Well, I applied directly through the LiveinVictoria website, and didnt fill any form/ application/ EOI through SkillSelect website. if you visit on the website liveinvictoria, scroll down half way down and you will come across this: -
*"Exemptions from this process

This application process is for ICT occupations only. However, if you are an ICT applicant and currently hold an offer of employment in your nominated occupation in Victoria, or meet the streamlined 457 or PhD pathway, you are exempt from this process and can lodge a Victorian visa nomination application directly without first being selected by Victoria. "*


----------



## NB (Mar 29, 2017)

kunal.libra said:


> Well, I applied directly through the LiveinVictoria website, and didnt fill any form/ application/ EOI through SkillSelect website. if you visit on the website liveinvictoria, scroll down half way down and you will come across this: -
> *"Exemptions from this process
> 
> This application process is for ICT occupations only.

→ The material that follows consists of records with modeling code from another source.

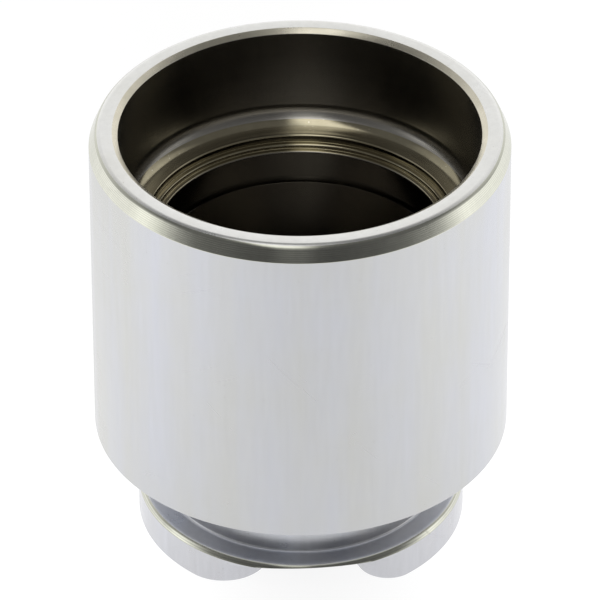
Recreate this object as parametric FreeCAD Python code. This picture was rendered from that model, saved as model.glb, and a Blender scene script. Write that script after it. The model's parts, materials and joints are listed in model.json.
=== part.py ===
import FreeCAD, Part
import math
import os

# Brake caliper piston: one steel cup, turned all over, plated outside.
# The pad face lies on z = 0, the open end looks up +Z, and the axis is Z.
# Levels at the open end are depths below the rim, and levels at the closed
# end are heights above the pad face. All sizes are millimetres.

# Overall size
land_diameter = 43.0
overall_height = 47.0

# Open end: flat rim, broken edge and the lead-in for the fluid seal
lead_in_length = 1.7
lead_in_angle = 24.0
rim_edge_chamfer = 0.42
bore_mouth_width = 0.6
bore_mouth_depth = 0.4

# Main bore, down to the filleted seat
wall_thickness = 3.0
seat_depth = 11.2
seat_fillet = 2.2
seat_flat_width = 0.55

# Two steps between the seat and the inner bore
first_step_width = 0.6
first_step_height = 0.8
second_step_width = 0.6
second_step_height = 0.45
step_chamfer = 0.12

# Retaining-ring groove in the inner bore
ring_groove_drop = 3.05
ring_groove_width = 0.8
ring_groove_cut = 0.9

# Closed end: clutch cone and the pocket for the end of the adjuster screw
closed_end_thickness = 7.0
pocket_diameter = 14.0
pocket_height = 4.45
pocket_chamfer = 0.6
cone_half_angle = 45.0

# Boot neck between the flange and the land
neck_diameter = 29.0
neck_length = 7.35
neck_corner = 0.25
land_edge_chamfer = 0.12

# Pad flange
flange_width = 2.55
flange_thickness = 4.2
flange_lip_chamfer = 0.65
pad_edge_chamfer = 0.3

# Wind-back notches, which leave two lugs on the pad face
notch_count = 2
notch_length = 9.55
notch_half_angle = 22.5
notch_web = 0.3
notch_inner_height = 0.95
notch_corner_radius = 1.0
lug_lead_radius = 4.8
lug_trail_radius = 3.3

# Cutting tools reach this far past the metal
tool_clearance = 1.0
# Points and edges closer than this count as being in the same place
same_place = 0.001

land_radius = land_diameter / 2
bore_radius = land_radius - wall_thickness
first_step_radius = bore_radius - seat_fillet - seat_flat_width
second_step_radius = first_step_radius - first_step_width
inner_bore_radius = second_step_radius - second_step_width
first_step_depth = seat_depth + first_step_height
second_step_depth = first_step_depth + second_step_height
neck_radius = neck_diameter / 2
flange_radius = neck_radius + flange_width

origin = FreeCAD.Vector(0, 0, 0)
right = FreeCAD.Vector(1, 0, 0)
front = FreeCAD.Vector(0, -1, 0)
up = FreeCAD.Vector(0, 0, 1)


def below_rim(depth):
    """Height above the pad face of a level given as a depth below the rim."""
    return overall_height - depth


def sharp(across, along):
    """Corner of an outline, left sharp."""
    return across, along, 0, 0


def chamfered(across, along, length):
    """Corner cut off flat, by the same length along both sides."""
    return across, along, length, 0


def rounded(across, along, radius):
    """Corner rounded by an arc."""
    return across, along, 0, radius


def corner_edges(before, corner, after, length, radius):
    """Where the cut of a corner starts and ends, and its edge if it has one."""
    to_before = (before - corner).normalize()
    to_after = (after - corner).normalize()
    half_angle = to_before.getAngle(to_after) / 2
    reach = length + radius / math.tan(half_angle)
    start = corner + to_before * reach
    end = corner + to_after * reach
    if radius > 0:
        bisector = (to_before + to_after).normalize()
        middle = corner + bisector * (radius / math.sin(half_angle) - radius)
        return start, end, [Part.Arc(start, middle, end).toShape()]
    if length > 0:
        return start, end, [Part.LineSegment(start, end).toShape()]
    return start, end, []


def outline_face(corners, across_way, along_way, start=origin):
    """Flat face from its corners, laid out along two directions."""
    points = [start + across_way * across + along_way * along for across, along, _, _ in corners]
    edges = []
    ends = []
    for index, (_, _, length, radius) in enumerate(corners):
        after = points[(index + 1) % len(points)]
        first, last, cut = corner_edges(points[index - 1], points[index], after, length, radius)
        edges.extend(cut)
        ends.append((first, last))
    for index, (_, last) in enumerate(ends):
        following = ends[(index + 1) % len(ends)][0]
        if not last.isEqual(following, same_place):
            edges.append(Part.LineSegment(last, following).toShape())
    return Part.Face(Part.Wire(Part.__sortEdges__(edges)))


def turned(corners):
    """Solid of revolution about the axis, from (radius, height) corners."""
    return outline_face(corners, right, up).revolve(origin, up, 360)


def outer_corners():
    """Outside of the half section, from the pad face up to the rim."""
    land_bottom = flange_thickness + neck_length
    rim_radius = land_radius - lead_in_length * math.tan(math.radians(lead_in_angle))
    return [
        sharp(0, 0),
        sharp(flange_radius, 0),
        sharp(flange_radius, flange_thickness),
        chamfered(neck_radius, flange_thickness, neck_corner),
        chamfered(neck_radius, land_bottom, neck_corner),
        chamfered(land_radius, land_bottom, land_edge_chamfer),
        sharp(land_radius, below_rim(lead_in_length)),
        chamfered(rim_radius, overall_height, rim_edge_chamfer),
    ]


def seat_corners():
    """Main bore, filleted seat and the two steps under it."""
    return [
        sharp(bore_radius + bore_mouth_width, overall_height),
        sharp(bore_radius, below_rim(bore_mouth_depth)),
        rounded(bore_radius, below_rim(seat_depth), seat_fillet),
        chamfered(first_step_radius, below_rim(seat_depth), step_chamfer),
        sharp(first_step_radius, below_rim(first_step_depth)),
        chamfered(second_step_radius, below_rim(first_step_depth), step_chamfer),
        sharp(second_step_radius, below_rim(second_step_depth)),
        chamfered(inner_bore_radius, below_rim(second_step_depth), step_chamfer),
    ]


def closed_end_corners():
    """Inner bore with its ring groove, clutch cone and screw pocket."""
    groove_radius = inner_bore_radius + ring_groove_cut
    groove_top = below_rim(second_step_depth + ring_groove_drop)
    groove_bottom = groove_top - ring_groove_width
    pocket_radius = pocket_diameter / 2
    pocket_top = closed_end_thickness + pocket_height
    cone_height = (inner_bore_radius - pocket_radius) / math.tan(math.radians(cone_half_angle))
    return [
        sharp(inner_bore_radius, groove_top),
        sharp(groove_radius, groove_top),
        sharp(groove_radius, groove_bottom),
        sharp(inner_bore_radius, groove_bottom),
        sharp(inner_bore_radius, pocket_top + cone_height),
        sharp(pocket_radius, pocket_top),
        chamfered(pocket_radius, closed_end_thickness, pocket_chamfer),
        sharp(0, closed_end_thickness),
    ]


def notch_plan(inner, outer):
    """Plan of the front notch, whose flanks run out from the axis."""
    flare = math.tan(math.radians(notch_half_angle))
    corners = [
        rounded(-inner * flare, inner, notch_corner_radius),
        rounded(inner * flare, inner, notch_corner_radius),
        sharp(outer * flare, outer),
        sharp(-outer * flare, outer),
    ]
    return outline_face(corners, right, front)


def notch_slab(inner, outer):
    """Everything under the notch's roof, which slopes up towards the front."""
    rim_height = flange_thickness - notch_web
    slope = (rim_height - notch_inner_height) / notch_length
    corners = [
        sharp(inner, 0),
        sharp(inner, notch_inner_height),
        sharp(outer, notch_inner_height + slope * (outer - inner)),
        sharp(outer, 0),
    ]
    return outline_face(corners, front, up, -right * outer).extrude(right * 2 * outer)


def notch_tool():
    """Material to take out for the front notch, which opens towards -Y."""
    inner = flange_radius - notch_length
    outer = flange_radius + tool_clearance
    prism = notch_plan(inner, outer).extrude(up * overall_height)
    return prism.common(notch_slab(inner, outer))


def lip_tool():
    """Ring round the flange's chamfered lip, which the notches cut into."""
    lip_radius = flange_radius - flange_lip_chamfer
    lip_height = flange_thickness - flange_lip_chamfer
    outside = flange_radius + tool_clearance
    above = flange_thickness + tool_clearance
    return turned([
        sharp(outside, lip_height),
        sharp(flange_radius, lip_height),
        sharp(lip_radius, flange_thickness),
        sharp(lip_radius, above),
        sharp(outside, above),
    ])


def turn_from_notch(point):
    """Angle from the middle of the nearest notch, negative on its -X side."""
    pitch = 360 / notch_count
    turn = math.degrees(math.atan2(point.x, -point.y))
    return (turn + pitch / 2) % pitch - pitch / 2


def lug_corner_edges(shape):
    """Upright edges where the notch flanks meet the flange's outside."""
    found = []
    for edge in shape.Edges:
        box = edge.BoundBox
        upright = box.XLength < same_place and box.YLength < same_place
        in_flange = box.ZMin < same_place and box.ZMax < flange_thickness
        reach = math.hypot(edge.CenterOfMass.x, edge.CenterOfMass.y)
        if upright and in_flange and abs(reach - flange_radius) < same_place:
            found.append(edge)
    return found


def lugs_rounded(shape):
    """Both corners of each lug rounded, the one a tool meets first by more."""
    lead = [edge for edge in lug_corner_edges(shape) if turn_from_notch(edge.CenterOfMass) < 0]
    shape = shape.makeFillet(lug_lead_radius, lead)
    trail = [edge for edge in lug_corner_edges(shape) if turn_from_notch(edge.CenterOfMass) > 0]
    return shape.makeFillet(lug_trail_radius, trail)


def pad_face_edges(shape):
    """Edges round the pad face, which lies on z = 0."""
    return [edge for edge in shape.Edges if edge.BoundBox.ZMax < same_place]


def piston():
    """Turned body with its notches cut and its closed end finished."""
    body = turned(outer_corners() + seat_corners() + closed_end_corners())
    tool = notch_tool()
    for index in range(notch_count):
        placed = tool.copy()
        placed.rotate(origin, up, index * 360 / notch_count)
        body = body.cut(placed)
    body = lugs_rounded(body)
    body = body.makeChamfer(pad_edge_chamfer, pad_face_edges(body))
    return body.cut(lip_tool())


os.makedirs("parts", exist_ok=True)
solid = piston()
solid.exportStep("parts/piston.step")
print("piston solids", len(solid.Solids), "valid", solid.isValid(), "volume", round(solid.Volume, 1))
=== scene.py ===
"""Looks of a brake caliper piston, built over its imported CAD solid.

The piston is one turned steel cup: a plated land with a lead-in at the open
rim, dark bores inside, and a notched pad flange at the closed end. All
lengths are metres, in the CAD's frame: the pad face is on z = 0 and the open
end looks up +Z.
"""

import json
import logging
import math
from dataclasses import dataclass, field
from enum import Enum

import bmesh
import bpy
from mathutils import Matrix, Vector


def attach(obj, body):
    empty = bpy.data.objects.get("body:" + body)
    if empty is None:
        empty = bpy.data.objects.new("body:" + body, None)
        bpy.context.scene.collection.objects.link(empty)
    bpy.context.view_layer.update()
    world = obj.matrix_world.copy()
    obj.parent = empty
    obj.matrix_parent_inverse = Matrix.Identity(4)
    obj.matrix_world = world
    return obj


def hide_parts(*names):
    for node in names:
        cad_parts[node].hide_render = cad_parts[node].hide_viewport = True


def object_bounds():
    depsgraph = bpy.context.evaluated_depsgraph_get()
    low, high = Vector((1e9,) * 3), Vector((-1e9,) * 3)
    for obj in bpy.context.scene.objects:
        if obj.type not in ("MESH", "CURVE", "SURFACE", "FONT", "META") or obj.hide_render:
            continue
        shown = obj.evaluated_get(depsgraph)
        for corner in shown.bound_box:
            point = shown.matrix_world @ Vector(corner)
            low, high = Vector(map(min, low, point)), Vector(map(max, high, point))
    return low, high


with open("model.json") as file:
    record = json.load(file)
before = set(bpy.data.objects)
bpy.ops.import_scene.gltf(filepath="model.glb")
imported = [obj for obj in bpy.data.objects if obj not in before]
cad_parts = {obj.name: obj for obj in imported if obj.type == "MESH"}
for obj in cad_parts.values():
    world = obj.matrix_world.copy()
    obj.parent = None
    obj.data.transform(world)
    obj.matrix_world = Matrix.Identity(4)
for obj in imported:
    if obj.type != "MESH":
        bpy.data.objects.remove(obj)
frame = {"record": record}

MM = 0.001
CAD_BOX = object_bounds()
MERGE_GAP = 0.001 * MM

Colour = tuple[float, float, float, float]
Span = tuple[float, float]

log = logging.getLogger("piston_scene")


class Zone(Enum):
    """Surfaces of the piston that are machined or plated in their own way."""

    LAND = 0
    LEAD_IN = 1
    RIM = 2
    MOUTH = 3
    BORE = 4
    SEAT = 5
    FLANGE = 6
    PAD_FACE = 7
    NECK = 8
    INNER_BORE = 9


# Small helpers


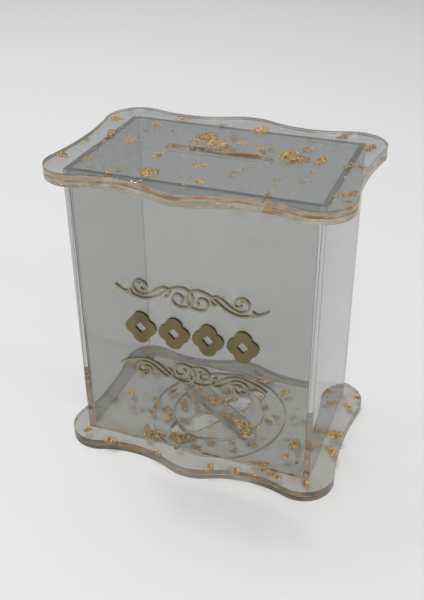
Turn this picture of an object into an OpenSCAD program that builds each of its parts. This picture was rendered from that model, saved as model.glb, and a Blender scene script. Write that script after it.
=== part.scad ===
// Clear acrylic donation box with gold-flake top and base sheets.
// Origin at the middle of the underside, +Z up, ornamented front panel facing -Y.

/* [Box walls] */
// Outer width of the four-panel box, across the side panels
wall_w = 120; // [110:1:130]
// Outer depth of the four-panel box, across the front and back panels
wall_d = 75; // [68:1:90]
// Height of the wall panels between base and top
wall_h = 142; // [125:1:170]
// Thickness of every acrylic sheet
sheet_t = 3; // [2.5:0.5:4]

/* [Wavy top and base outline] */
// Radius of the rounded corner lobes
lobe_r = 16; // [15.5:0.5:17]
// How far the corner lobes stand out past the side panels
lobe_over_x = 11; // [10.5:0.25:11.5]
// How far the corner lobes stand out past the front and back panels
lobe_over_y = 9.5; // [9.25:0.25:10]
// How far the middle of each long edge bulges past the walls
bulge_over = 12.5; // [12:0.25:12.75]
// How far the dips beside the bulge stay outside the walls
dip_over = 5.5; // [5:0.25:5.5]
// Distance of each dip from the middle of the long edge, as a share of the box's width
dip_share = 0.267; // [0.262:0.001:0.28]
// How far the waist of each short edge stays outside the walls
waist_over = 8; // [7.5:0.5:8.5]

/* [Coin slot] */
// Length of the slot through the top
slot_l = 51; // [40:1:54]
// Width of the slot through the top
slot_w = 5; // [4.5:0.5:6]
// Radius of the slot's corners
slot_corner_r = 1; // [0.5:0.25:2]

/* [Emptying door in the base] */
// Radius of the outer disc, which lies in the lower base sheet
disc_r = 35.8; // [34:0.2:36]
// Radius of the plug, which lies in the upper base sheet
plug_r = 24; // [23:0.5:25]
// Length of the lock bar, which overlaps the upper base sheet at both ends
bar_l = 60; // [58:1:62]
// Width of the lock bar
bar_w = 10.5; // [8:0.5:12]
// Direction of the lock bar when the door is locked
bar_angle = -34; // [-60:1:-10]
// Length of the finger slot cut through the disc
finger_slot_l = 44; // [38:1:46]
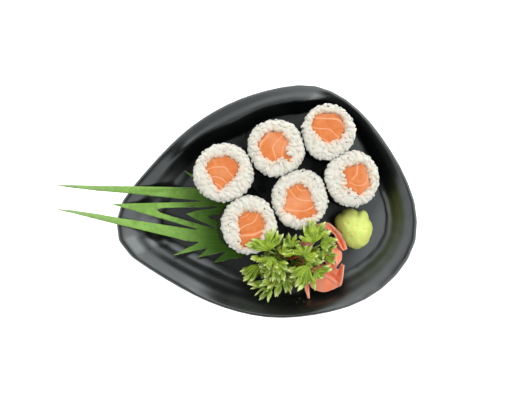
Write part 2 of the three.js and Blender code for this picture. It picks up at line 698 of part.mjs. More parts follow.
// Finishes
const finishes = {
  plate: new THREE.MeshStandardMaterial({ color: 0x2a2d2e, roughness: 0.38, metalness: 0 }),
  nori: new THREE.MeshStandardMaterial({ color: 0x14170f, roughness: 0.6, metalness: 0 }),
  rice: new THREE.MeshStandardMaterial({ color: 0xe6e2d4, roughness: 0.45, metalness: 0 }),
  salmon: new THREE.MeshStandardMaterial({ color: 0xf2935a, roughness: 0.4, metalness: 0 }),
  leaf: new THREE.MeshStandardMaterial({ color: 0x4f8a35, roughness: 0.45, metalness: 0 }),
  parsley: new THREE.MeshStandardMaterial({ color: 0x7fa832, roughness: 0.5, metalness: 0 }),
  ginger: new THREE.MeshStandardMaterial({ color: 0xf48a6a, roughness: 0.35, metalness: 0 }),
  wasabi: new THREE.MeshStandardMaterial({ color: 0xcfe07e, roughness: 0.7, metalness: 0 }),
};

const whole = new THREE.Group();

function addPiece(name, geometry, finish) {
  const mesh = new THREE.Mesh(geometry, finishes[finish]);
  mesh.name = name;
  whole.add(mesh);
}

addPiece('plate', makePlate(), 'plate');
ROLLS.forEach((roll, i) => {
  addPiece(`nori_${i + 1}`, makeNori(roll, i + 1), 'nori');
  addPiece(`rice_${i + 1}`, makeRice(roll, i + 1), 'rice');
  addPiece(`salmon_${i + 1}`, makeSalmon(roll), 'salmon');
});
addPiece('leaf', makeLeaf(), 'leaf');
GINGER.forEach((slice, i) => addPiece(`ginger_${i + 1}`, makeGinger(i), 'ginger'));
addPiece('wasabi', makeWasabi(), 'wasabi');
addPiece('parsley', makeParsley(), 'parsley');

// The origin goes under the middle of the whole
const box = new THREE.Box3().setFromObject(whole, true);
const middle = box.getCenter(new THREE.Vector3());
whole.position.set(-middle.x, -middle.y, -box.min.z);

const part = new THREE.Group();
part.add(whole);

export default part;
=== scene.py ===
# Looks of a plate of salmon maki: the black rippled dish, six rolls of rice, seaweed and salmon,
# a fold-cut leaf, parsley, pickled ginger and a ball of wasabi. Metres, +Z up.

import math
import random

import bmesh
import bpy
from mathutils import Matrix, Vector, kdtree, noise
from mathutils.bvhtree import BVHTree


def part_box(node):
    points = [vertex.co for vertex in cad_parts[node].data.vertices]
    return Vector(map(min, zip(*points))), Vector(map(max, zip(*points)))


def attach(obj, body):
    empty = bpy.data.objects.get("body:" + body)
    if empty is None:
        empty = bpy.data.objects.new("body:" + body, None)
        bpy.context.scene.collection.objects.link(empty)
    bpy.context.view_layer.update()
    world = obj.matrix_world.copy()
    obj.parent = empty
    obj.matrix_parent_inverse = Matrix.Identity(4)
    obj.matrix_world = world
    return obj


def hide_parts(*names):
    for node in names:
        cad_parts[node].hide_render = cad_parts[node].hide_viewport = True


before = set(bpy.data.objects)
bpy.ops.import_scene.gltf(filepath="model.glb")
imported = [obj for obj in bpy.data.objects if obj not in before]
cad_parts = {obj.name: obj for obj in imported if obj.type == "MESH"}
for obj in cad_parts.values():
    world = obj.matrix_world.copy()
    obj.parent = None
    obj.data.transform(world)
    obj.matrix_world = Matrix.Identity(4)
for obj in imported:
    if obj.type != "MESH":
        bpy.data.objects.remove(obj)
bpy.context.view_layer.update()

bl_info = {
    "name": "Plate of salmon maki",
    "version": (1, 0, 0),
    "blender": (4, 5, 0),
    "location": "3D View > Sidebar > Maki",
    "description": "Makes the looks of a plate of salmon rolls around its packed solids",
    "category": "Object",
}

MM = 0.001
FULL_TURN = math.tau
Z_UP = Vector((0, 0, 1))

# The dish's middle in the frame: the rim reaches this far right of it
RIM_RIGHT = 97.89 * MM
DISH_MIDDLE = Vector((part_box("plate")[1].x - RIM_RIGHT, 0, 0))

# The photograph: its middle in pixels, the camera over the dish and its focal length in pixels
PHOTO_WIDTH = 512
PHOTO_MIDDLE = (256, 200)
CAMERA_PLACE = DISH_MIDDLE + Vector((-7.26, 0.66, 670.6)) * MM
FOCAL_PIXELS = 985.7
SENSOR_WIDTH = 36

# Rays: the height they are sent down from, how far outside a piece the others start, in
# metres, and how many make a ring
ABOVE_ALL = 0.2
OUTSIDE = 0.12
RING_STEPS = 240

# The dish, in millimetres
DISH_FLOOR = 5
DISH_RIM = 20
DISH_THICKNESS = 3
DISH_UNDER = 1.8
DISH_STRETCH = (1.015, 1.008)
DISH_NEARER = 0.3
RIPPLES_ACROSS_WALL = 3.3

# Rings of faces on the dish's floor, wall, rim and underside
FLOOR_RINGS = 10
WALL_RINGS = 40
RIM_RINGS = 8
UNDER_RINGS = 10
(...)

However, if you are an ICT applicant and currently hold an offer of employment in your nominated occupation in Victoria, or meet the streamlined 457 or PhD pathway, you are exempt from this process and can lodge a Victorian visa nomination application directly without first being selected by Victoria. "*


Thanks for correcting me

My reply is applicable for those who don't qualify for the direct pathway 

Cheers


----------



## kunal.libra (Jul 19, 2017)

Amit Kapoor said:


> Kunal I am sorry i got confused.let me tell you what i understood.
> 
> 1.) if you are on offshore candidate then you can only lodge the EOI and wait for invitation and after invitation then you will upload your resume and cv.
> 
> 2.) In your case as you have worked in victoria ,your process is different then offshore candidate.along-with your EOI you have to lodge an online application also.You dont have to wait for the invitation like we are waiting.


In my case, I have worked in Melbourne over 1 year + I have current on going employment and thats why I can apply direct.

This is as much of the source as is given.